• OBJECTIVE:
Your answer should consist only of the lines below from the one with "for node in" through the one with "imported = [obj", copied exactly.
══ SOURCE DATA
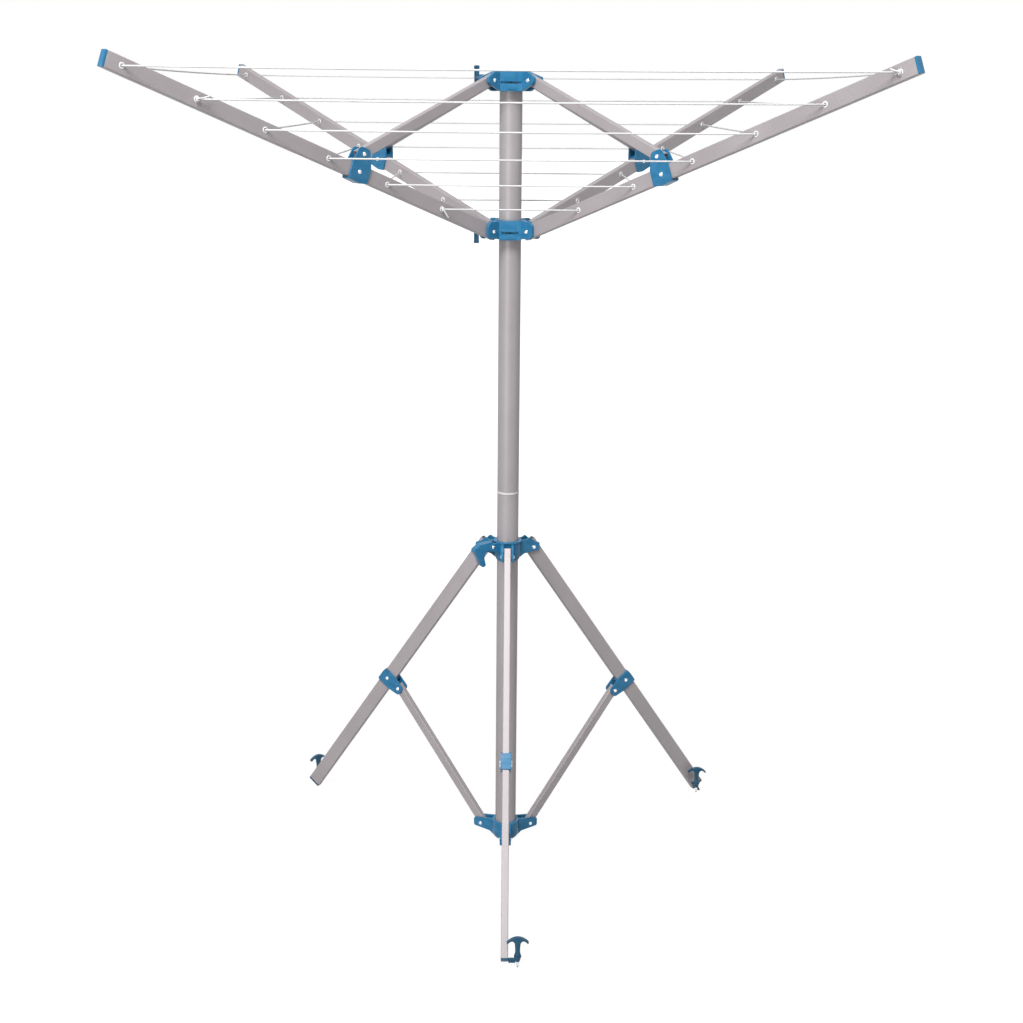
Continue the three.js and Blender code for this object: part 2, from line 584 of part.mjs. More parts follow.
function buildBaseHub(root) {
  const low = -BASE_HUB_Z;
  const high = 21;
  const cup = turned([
    [0, low], [COLLAR_RADIUS - 13, low], [COLLAR_RADIUS - 7, low + 3], [COLLAR_RADIUS - 1, low + 10],
    [COLLAR_RADIUS, low + 16], [COLLAR_RADIUS, high], [0, high],
  ]);
  const pinHoles = Object.values(LEGS).map((azimuth) =>
    pinHole(clevis(STAY_WIDTH, BASE_CHEEK) / 2 + 1, PIVOT_RADIUS).rotateZ(radians(azimuth)));
  const mastSocket = disc(MAST_RADIUS + FIT, low + baseFloor, high + 1);
  const hub = cut(tripodCollar(cup, baseEar, STAY_WIDTH), mastSocket, ...pinHoles);
  const group = new THREE.Group();
  group.position.z = BASE_HUB_Z;
  root.add(group);
  addMesh(group, 'base_hub', toGeometry(hub), bluePlastic);
}

function legTube() {
  const tube = boxTube(-legEnd, legLength - CAP_FLANGE - FIT, LEG_WIDTH, LEG_HEIGHT);
  const pivotHole = rodAcross(PIN_HEAD_RADIUS + FIT, -LEG_WIDTH, LEG_WIDTH, 0, 0);
  return cut(tube, pivotHole, pinHole(LEG_WIDTH, LEG_BRACKET_AT));
}

function stayTube() {
  const past = memberEnd(STAY_HEIGHT);
  const tube = boxTube(-past, stayLength + past, STAY_WIDTH, STAY_HEIGHT);
  return cut(tube, pinHole(STAY_WIDTH), pinHole(STAY_WIDTH, stayLength));
}

const pegEye = { radius: 6.5, low: 13, high: 22 };

// Foot plug with an eye for the ground peg beside it, upright when the leg stands open.
function footPlug(side, out) {
  const wingHalf = 5;
  const wingAt = Math.sign(out) * (LEG_HEIGHT / 2 - wingHalf - 2);    // along the plug's height
  const wingSpan = ordered(0, side * (PEG_OFFSET - 8));
  const wing = block(legLength - CAP_FLANGE, legLength, ...wingSpan, wingAt - wingHalf, wingAt + wingHalf);
  const plug = endPlug(legLength, LEG_WIDTH, LEG_HEIGHT)
    .add(toSolid(wing))
    .rotate([0, LEG_TILT, 0])
    .translate([PIVOT_RADIUS, 0, TRIPOD_HUB_Z]);
  const wingX = footRadius + wingAt * Math.sin(legTilt);
  const wingZ = footRise + wingAt * Math.cos(legTilt) - 3;
  const eyeX = footRadius + out;
  const neckHalf = pegEye.radius - 2.5;
  const neckShape = outline([
    [wingX - wingHalf, wingZ, 1], [wingX + wingHalf, wingZ, 1],
    [eyeX + neckHalf, pegEye.high, 2], [eyeX - neckHalf, pegEye.high, 2],
  ]);
  const [neckFrom, neckTo] = ordered(side * (LEG_WIDTH / 2 + FIT), side * PEG_OFFSET);
  const neck = radialPlate(neckShape, neckTo - neckFrom, (neckFrom + neckTo) / 2);
  const place = (geometry) => geometry.translate(eyeX, side * PEG_OFFSET, 0);
  const eye = place(disc(pegEye.radius, pegEye.low, pegEye.high, ROUND_SIDES));
  const bore = place(disc(PEG_RADIUS + FIT, -1, PEG_TOP, PIN_SIDES));
  return cut(plug.add(toSolid(neck)).add(toSolid(eye)), bore);
}

// Ground peg parked in its eye: pointed stem, collar that sits on the eye, and a roof-shaped handle.
function groundPeg(turnDegrees) {
  const half = PEG_HANDLE / 2;
  const eaves = PEG_TOP - 19;
  const soffit = PEG_TOP - 13;
  const handle = outline([
    [-half, eaves, 2], [-half + 6, eaves - 1, 2], [-5, soffit, 3], [5, soffit, 3],
    [half - 6, eaves - 1, 2], [half, eaves, 2], [half - 1, PEG_TOP - 11, 3], [0, PEG_TOP, 6],
    [-half + 1, PEG_TOP - 11, 3],
  ]);
  const seat = pegEye.high + FIT;
  const collarRadius = pegEye.radius - 0.5;
  const neckRadius = PEG_RADIUS + 1.5;
  const stem = turned([
    [0, 0.5], [PEG_RADIUS - 1, 6], [PEG_RADIUS, 10], [PEG_RADIUS, seat], [collarRadius, seat],
    [collarRadius, seat + 3], [neckRadius, seat + 4.5], [neckRadius, PEG_TOP - 8], [0, PEG_TOP - 8],
  ], PIN_SIDES);
  const handleWidth = 9;
  return toGeometry(join(stem, radialPlate(handle, handleWidth))).rotateZ(radians(turnDegrees));
}

function buildLeg(root, name, azimuth) {
  const plane = radialGroup(root, azimuth);
  const leg = memberGroup(plane, PIVOT_RADIUS, TRIPOD_HUB_Z, -legTilt);
  addMesh(leg, `leg_${name}`, toGeometry(legTube()), aluminium);
  const foot = footPlug(PEG_SIDE[name], PEG_OUT[name]);
  addMesh(plane, `foot_${name}`, toGeometry(foot), darkPlastic);

  const bracket = new THREE.Group();
  bracket.position.x = LEG_BRACKET_AT;
  bracket.rotation.x = Math.PI;                                // ears on the inner side of the leg
  leg.add(bracket);
  const saddleBody = saddle({
    tubeWidth: LEG_WIDTH, tubeHeight: LEG_HEIGHT, inward: 17, outward: 18, belly: 0,
    pinRise: STAY_PIN_DROP, earRadius: 10.5,
  });
  addMesh(bracket, `leg_bracket_${name}`, toGeometry(saddleBody), bluePlastic);
  const upperPin = toGeometry(rivet(saddleSpan(LEG_WIDTH))).translate(0, 0, STAY_PIN_DROP);
  addMesh(bracket, `stay_upper_pin_${name}`, upperPin, steel);

  const stay = memberGroup(plane, PIVOT_RADIUS, BASE_HUB_Z, stayTilt);
  addMesh(stay, `stay_${name}`, toGeometry(stayTube()), aluminium);
  const lowerPin = toGeometry(rivet(clevis(STAY_WIDTH, BASE_CHEEK)));
  addMesh(stay, `stay_lower_pin_${name}`, lowerPin, steel);

  const peg = new THREE.Group();
  peg.position.set(footRadius + PEG_OUT[name], PEG_SIDE[name] * PEG_OFFSET, 0);
  plane.add(peg);
  addMesh(peg, `peg_${name}`, groundPeg(PEG_TURN[name]), darkPlastic);
}

// ---- Line ---------------------------------------------------------------------------------------
// A run of straight stretches whose rings stand on the bisector of each bend.
class LineRun extends THREE.Curve {
  constructor(points) {
    super();
    this.points = points;
  }

  getPoint(t, target = new THREE.Vector3()) {
    const place = t * (this.points.length - 1);
    const index = Math.min(Math.floor(place), this.points.length - 2);
    return target.lerpVectors(this.points[index], this.points[index + 1], place - index);
  }

  getPointAt(u, target) {
    return this.getPoint(u, target);
  }

  getTangentAt(u, target = new THREE.Vector3()) {
    const index = Math.round(u * (this.points.length - 1));
    const here = this.points[index];
    target.set(0, 0, 0);
    if (index > 0) target.add(here.clone().sub(this.points[index - 1]).normalize());
    if (index < this.points.length - 1) target.add(this.points[index + 1].clone().sub(here).normalize());
    return target.normalize();
  }
}

function lineTube(points) {
  const section = new THREE.Shape().absarc(0, 0, LINE_RADIUS, 0, 2 * Math.PI, false);
  return new THREE.ExtrudeGeometry(section, {
    steps: points.length - 1, curveSegments: 3, extrudePath: new LineRun(points),
  });
}

// Point of an arm: distance from its pivot, sideways (anticlockwise positive) and above its middle line.
function onArm(name, along, sideways, above = 0) {
  return new THREE.Vector3(along, sideways, above)
    .applyAxisAngle(new THREE.Vector3(0, 1, 0), -armTilt)
    .add(new THREE.Vector3(PIVOT_RADIUS, 0, LOWER_HUB_Z))
    .applyAxisAngle(new THREE.Vector3(0, 0, 1), radians(ARMS[name]));
}

const armFace = ARM_WIDTH / 2;
const tubeInside = armFace - TUBE_WALL - LINE_RADIUS;          // line's middle against the inside of the wall
const through = (name, row, from) => [1, -1].map((face) => onArm(name, holeAt(row), from * face * armFace));

// Five outer rows in one length: it starts at the tip of the front right arm, goes round clockwise and
// steps inward to the next row inside that hollow arm, above the bracket's rivet.
function outerLine() {
  const insideRise = 6.5;
  const insideStep = 9;
  const insideEnd = 54;
  const turning = 2;
  const points = [onArm('front_right', holeAt(0), 1 - tubeInside), onArm('front_right', holeAt(0), -armFace)];
  for (let row = 0; row < ROWS - 1; row += 1) {
    for (const name of ['front_left', 'rear_left', 'rear_right']) points.push(...through(name, row, 1));
    const here = holeAt(row);
    points.push(onArm('front_right', here, armFace));
    points.push(onArm('front_right', here, tubeInside));
    points.push(onArm('front_right', here - insideStep, turning, insideRise));
    if (row === ROWS - 2) {
      points.push(onArm('front_right', here - insideEnd, turning, insideRise));
    } else {
      const next = holeAt(row + 1);
      points.push(onArm('front_right', next + insideStep, -turning, insideRise));
      points.push(onArm('front_right', next, -tubeInside));
      points.push(onArm('front_right', next, -armFace));
    }
  }
  return lineTube(points);
}

// The innermost row is a loop of its own, tied at the front left arm.
function innerLine() {
  const row = ROWS - 1;
  const hole = holeAt(row);
  const points = [onArm('front_left', hole, tubeInside - 0.7), onArm('front_left', hole, armFace)];
  for (const name of ['front_right', 'rear_right', 'rear_left']) points.push(...through(name, row, -1));
  points.push(onArm('front_left', hole, -armFace), onArm('front_left', hole, 2.2 - tubeInside));
  return lineTube(points);
}

// ---- Assembly -----------------------------------------------------------------------------------
const clothesline = new THREE.Group();
buildMast(clothesline);
buildTopHub(clothesline);
buildLowerHub(clothesline);
for (const [name, azimuth] of Object.entries(ARMS)) buildArm(clothesline, name, azimuth);
buildTripodHub(clothesline);
buildBaseHub(clothesline);
for (const [name, azimuth] of Object.entries(LEGS)) buildLeg(clothesline, name, azimuth);
addMesh(clothesline, 'line_outer_rows', outerLine(), linePvc);
addMesh(clothesline, 'line_inner_loop', innerLine(), linePvc);

export default clothesline;
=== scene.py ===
from math import atan2, copysign, cos, pi, radians, sin, sqrt, tan

import bmesh
import bpy
from mathutils import Matrix, Vector


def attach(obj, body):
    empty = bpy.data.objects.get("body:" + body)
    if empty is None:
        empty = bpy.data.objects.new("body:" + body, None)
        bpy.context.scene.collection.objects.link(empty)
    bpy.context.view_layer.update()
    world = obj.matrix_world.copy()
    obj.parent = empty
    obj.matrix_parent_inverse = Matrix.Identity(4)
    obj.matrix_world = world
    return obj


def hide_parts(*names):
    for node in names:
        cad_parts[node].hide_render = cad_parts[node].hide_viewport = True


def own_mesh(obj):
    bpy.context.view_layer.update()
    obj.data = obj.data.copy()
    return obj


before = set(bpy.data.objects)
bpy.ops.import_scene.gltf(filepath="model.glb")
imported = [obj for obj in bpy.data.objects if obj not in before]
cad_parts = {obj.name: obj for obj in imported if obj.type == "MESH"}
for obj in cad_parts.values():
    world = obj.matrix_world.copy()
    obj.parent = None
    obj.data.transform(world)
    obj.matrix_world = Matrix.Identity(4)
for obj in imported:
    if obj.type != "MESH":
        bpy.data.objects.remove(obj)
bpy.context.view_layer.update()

# ---- Sizes of the clothesline, in millimetres ----
MM = 0.001
MAST_RADIUS = 22.5
MAST_WALL = 1.5
SEAM_Z = 796
SPIGOT_RADIUS = 18
SPIGOT_DEPTH = 100
BUSH_FLANGE = 5
BUSH_DEPTH = 40
TOP_HUB_Z = 1627
LOWER_HUB_Z = 1338.5
TRIPOD_HUB_Z = 669.5
BASE_HUB_Z = 23.5
CUP_FLOOR = 7
PIVOT_RADIUS = 58
HUB_HALF = 20
COLLAR_RADIUS = 29
CROWN_WALL = 4
HUB_CHEEK = 6
BASE_CHEEK = 5
WEB_WALL = 5
WEB_HALF = 21.5
GROOVE_DEPTH = 4
PANEL_HALF, PANEL_RISE = 11, 1.2
ARM_TILT = radians(20.34)
ARM_LENGTH = 900
ARM_WIDTH, ARM_HEIGHT = 14, 28
STRUT_WIDTH, STRUT_HEIGHT = 13, 20
ARM_BRACKET_AT = 360
STRUT_PIN_RISE = 33
ROWS = 6
FIRST_HOLE = 142
HOLE_PITCH = 144.8
LINE_RADIUS = 1.5
LINE_HOLE = 3.2
LEG_TILT = radians(54.6)
LEG_WIDTH, LEG_HEIGHT = 14, 30
STAY_WIDTH, STAY_HEIGHT = 13, 18
LEG_BRACKET_AT = 430
STAY_PIN_DROP = 35
TUBE_WALL = 1.3
TUBE_CORNER = 1.7
PLUG_RIM = 4.5
BRACKET_WALL = 3.5
PIN_RADIUS = 3
PIN_HEAD = 3.8
PEG_RADIUS = 3
PEG_OFFSET = 25
PEG_TOP = 65
PEG_HANDLE = 42
FIT = 0.3
SLIDE = 0.4
SLOT_GAP = 0.8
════
• ANSWER TO THE TASK:
    for node in names:
        cad_parts[node].hide_render = cad_parts[node].hide_viewport = True


def own_mesh(obj):
    bpy.context.view_layer.update()
    obj.data = obj.data.copy()
    return obj


before = set(bpy.data.objects)
bpy.ops.import_scene.gltf(filepath="model.glb")
imported = [obj for obj in bpy.data.objects if obj not in before]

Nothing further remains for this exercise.